A grant by Pope Nicholas V. dated Jan. 8, 1450, conceding to Alfonso V. all the territories which Henry had discovered, has been said to be preserved in the National Archives at Lisbon, Coll. de Bullas, maço 32, no. 1, or no. 10. ( Santarem, Prioridade, p. 26, and Azurara, Guinea, ed. Carreira and Santarem, 1841, p. 92, note 1; and, in Beazley and Prestage edition, II. 318, note 67). The editor looked up both these manuscripts and found that one is the executoria of the bull of Jan. 8, 1455 (see below, note 43), and that the other is a bull issued by Paul III. toward the middle of the following century.

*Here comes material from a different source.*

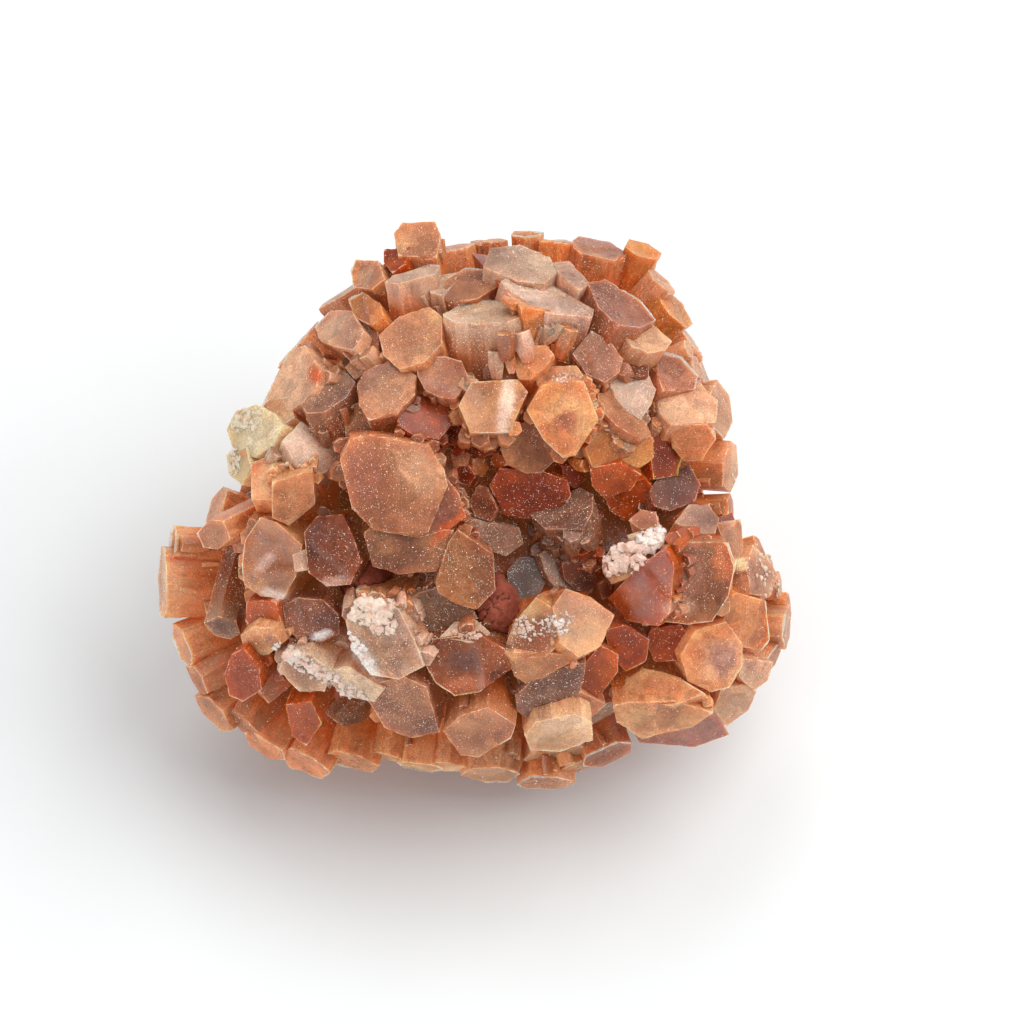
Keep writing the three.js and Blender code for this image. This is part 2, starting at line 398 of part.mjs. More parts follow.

  1. On the relations of the Church to commerce, see E. Nys, Les Origines du Droit International ( 1894), pp. 284-286, and especially G. B. Depping, Histoire du Commerce ( 1830), ch. 10. Depping mentions a king of Aragon's attempt to persuade the Pope that his trade with the infidels was in the interest of the Christian faith. In 1485 the orator of the Portuguese embassy of obedience to Pope Innocent VIII. argued that commercial intercourse led to the conversion of the Ethiopians, and that the trade established with the Ethiopians at Elmina had prevented them from furnishing supplies to the Moors (see below, Doc. 1, note 30). An interesting passage in the bull Sedis apostolicae, issued by Julius II. on July 4, 1505, shows that the then King of Portugal was using the same kind of argument to persuade the Pope to absolve from excommunication such Portuguese as might have traded unlawfully in Guinea or India. L. A. Rebello da Silva , Corpo Diplomatico Portuguez ( Acad. Real das Sciencias, Lisbon, 1862), I. 59-61.
  2. The bull Rex regum is printed in Algs. Docs., pp. 7, 8. The entire bull Dum diversas is printed in Jordão, Bullarium, pp. 22 ff.; a part is printed below, Doc. 1. note 37.
  3. Barros states that upon petition of Prince Martin V. Henry ( 1417- 1431) granted to the crown of Portugal the land that should be discovered from Cape Bojador to and including the Indies. ( Da I. Asia, dec. I., lib. I., cap. 7.) No such bull is known, but cf. below, note 42.